S’il aime véritablement son père et qu’il cherche profondément à deviner ce qui a motivé cette demande, il comprendra que son père a voulu lui éviter une course dans un magasin, sachant qu’il n’y a plus de boissons de ce genre à la maison.

Ce fils, s’il cherche le bien de son père, ira bien évidemment chercher ces boissons à l’extérieur.

En revanche, si le fils se contente de lui apporter de l’eau, il prouve l’intensité faible de sa relation.

Et celui qui aime profondément son père réfléchira encore et encore au moyen de le contenter: peut-être la course pour aller acheter des boissons va prendre un certain temps, pendant lequel son père restera assoiffé. Mieux vaut-il alors lui donner de l’eau immédiatement, puis aller chercher des boissons ensuite…

Celui qui cherche à faire plaisir à son père, doit faire preuve d’intelligence et de finesse, tant dans le raisonnement que dans les sentiments, pour parvenir à discerner ce qui se cache derrière sa demande.
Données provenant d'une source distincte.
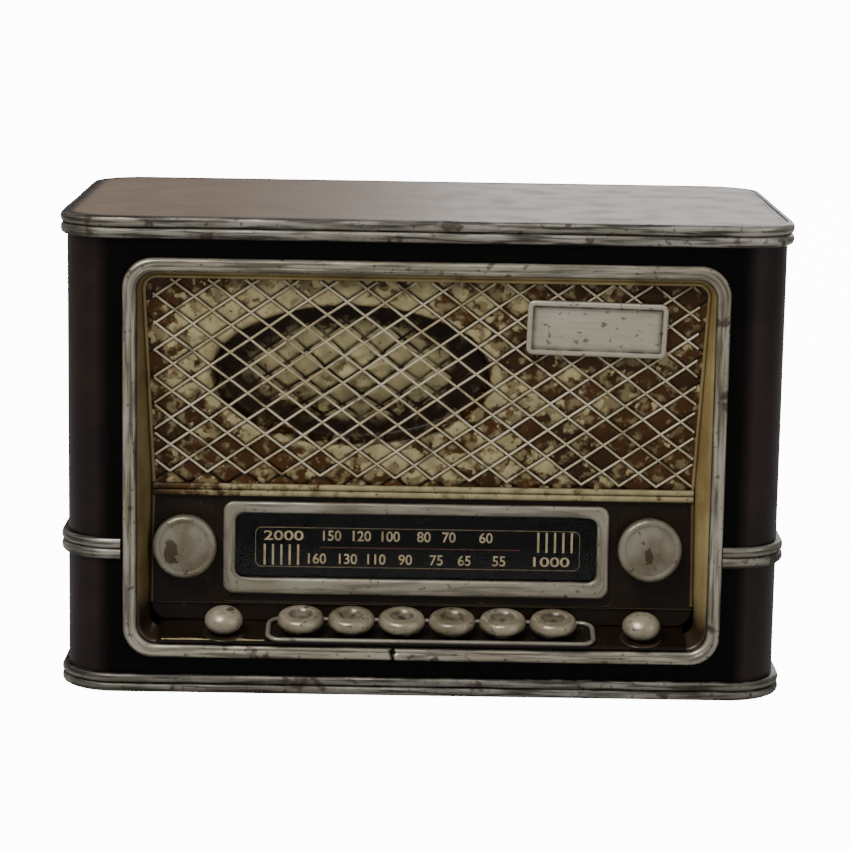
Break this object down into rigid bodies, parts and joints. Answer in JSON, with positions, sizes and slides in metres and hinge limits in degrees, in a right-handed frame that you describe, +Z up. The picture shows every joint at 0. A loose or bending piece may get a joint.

Cette image illustre clairement la relation que nous devons développer avec le Créateur.

Pour espérer atteindre le niveau du ‘hassid, il faut avant tout développer en soi des sentiments très particuliers vis-à-vis de D.ieu et de Sa Thora, et y adjoindre une grande sagesse, acquise par l’étude approfondie des textes.

Il ne peut exister un homme pieux et superficiel. Ce sont deux concepts trop opposés et contradictoires.

Même s’il peut parfois sembler qu’un homme se conduit en ‘hassid alors qu’il n’a pas approfondi ses connaissances et sa foi, cette apparence s’avérera vite trompeuse.

Car seul celui qui s’investit pour découvrir la véritable volonté de D.ieu pourra espérer devenir un ‘hassid.